* RECORDS FOR THE TASK
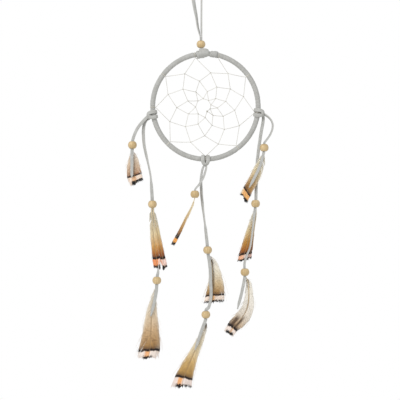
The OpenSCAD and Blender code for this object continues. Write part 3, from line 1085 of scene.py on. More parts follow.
@dataclass
class Lace:
    """A flat suede lace on its route.

    Attributes:
        name: The piece's name.
        route: Points in millimetres, from the end it hangs by.
        turn: How its flat side is turned from the front, as (share of length, degrees).
        sways: How much its edges wander.
        taper: Over what length its last end is cut to a point.
    """

    name: str
    route: Sequence[Point]
    turn: Sequence[tuple[float, float]]
    lace_w: float = 3.0
    lace_t: float = 1.2
    sways: float = 0.12
    taper: float = 0.0
    own: float = 0.5
    seed: int = 1
    path: list[Vector] = field(default_factory=list)

    def build(self, material: bpy.types.Material) -> bpy.types.Object:
        """Make the lace's mesh and keep its centreline.

        Args:
            material: The lace's finish.

        Returns:
            The lace.
        """
        line = Route(self.route).spaced(0.9)
        stations: list[Station] = []
        last = len(line) - 1
        for i, (at, heading) in enumerate(zip(line, headings(line))):
            share = i / last
            flat = heading.cross(FRONT).normalized()
            across = turned(flat, heading, along_table(self.turn, share))
            wander = noise.noise(Vector((i * 0.11, self.seed * 7.3, 0.0)))
            cut = lerp(0.3, 1.0, smooth((last - i) * 0.9 / self.taper)) if self.taper else 1.0
            stations.append(
                Station(
                    at + across * (wander * self.sways), across, across.cross(heading).normalized(),
                    cut * (1.0 + 0.05 * noise.noise(Vector((i * 0.23, self.seed * 3.1, 4.0)))),
                )
            )
        self.path = [s.at * MM for s in stations]
        mesher = Mesher()
        mesher.sweep(rounded_strip(self.lace_w, self.lace_t), stations, self.own)
        return mesher.finish(self.name, material)


# ---------------------------------------------------------------- beads


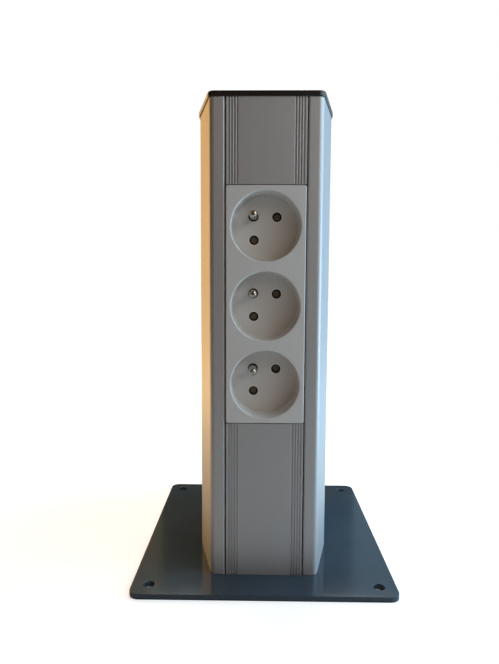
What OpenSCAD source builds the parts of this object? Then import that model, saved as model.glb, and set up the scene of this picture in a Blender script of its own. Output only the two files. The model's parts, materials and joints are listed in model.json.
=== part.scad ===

* EXERCISE BRIEF
The entries above should be repeated exactly, every one of them.

* PROBLEM SOLUTION
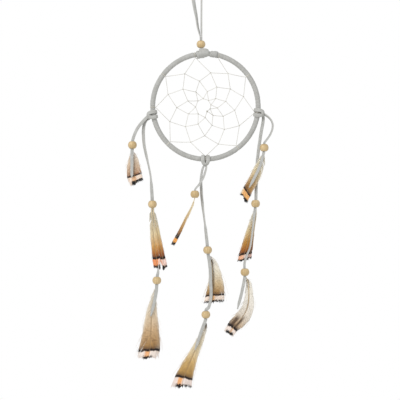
The OpenSCAD and Blender code for this object continues. Write part 3, from line 1085 of scene.py on. More parts follow.
@dataclass
class Lace:
    """A flat suede lace on its route.

    Attributes:
        name: The piece's name.
        route: Points in millimetres, from the end it hangs by.
        turn: How its flat side is turned from the front, as (share of length, degrees).
        sways: How much its edges wander.
        taper: Over what length its last end is cut to a point.
    """

    name: str
    route: Sequence[Point]
    turn: Sequence[tuple[float, float]]
    lace_w: float = 3.0
    lace_t: float = 1.2
    sways: float = 0.12
    taper: float = 0.0
    own: float = 0.5
    seed: int = 1
    path: list[Vector] = field(default_factory=list)

    def build(self, material: bpy.types.Material) -> bpy.types.Object:
        """Make the lace's mesh and keep its centreline.

        Args:
            material: The lace's finish.

        Returns:
            The lace.
        """
        line = Route(self.route).spaced(0.9)
        stations: list[Station] = []
        last = len(line) - 1
        for i, (at, heading) in enumerate(zip(line, headings(line))):
            share = i / last
            flat = heading.cross(FRONT).normalized()
            across = turned(flat, heading, along_table(self.turn, share))
            wander = noise.noise(Vector((i * 0.11, self.seed * 7.3, 0.0)))
            cut = lerp(0.3, 1.0, smooth((last - i) * 0.9 / self.taper)) if self.taper else 1.0
            stations.append(
                Station(
                    at + across * (wander * self.sways), across, across.cross(heading).normalized(),
                    cut * (1.0 + 0.05 * noise.noise(Vector((i * 0.23, self.seed * 3.1, 4.0)))),
                )
            )
        self.path = [s.at * MM for s in stations]
        mesher = Mesher()
        mesher.sweep(rounded_strip(self.lace_w, self.lace_t), stations, self.own)
        return mesher.finish(self.name, material)


# ---------------------------------------------------------------- beads


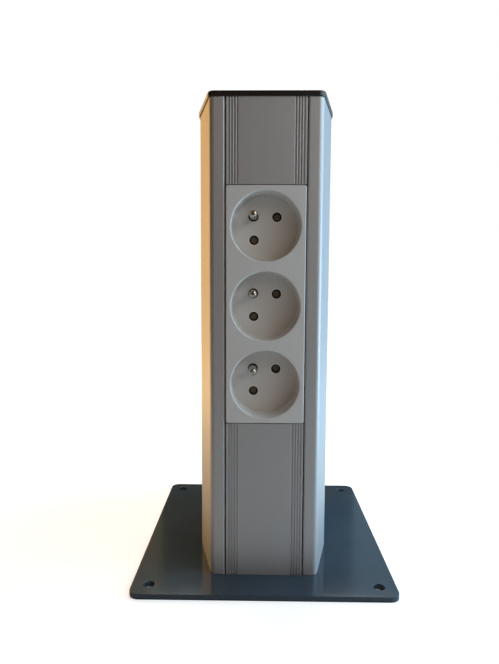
What OpenSCAD source builds the parts of this object? Then import that model, saved as model.glb, and set up the scene of this picture in a Blender script of its own. Output only the two files. The model's parts, materials and joints are listed in model.json.
=== part.scad ===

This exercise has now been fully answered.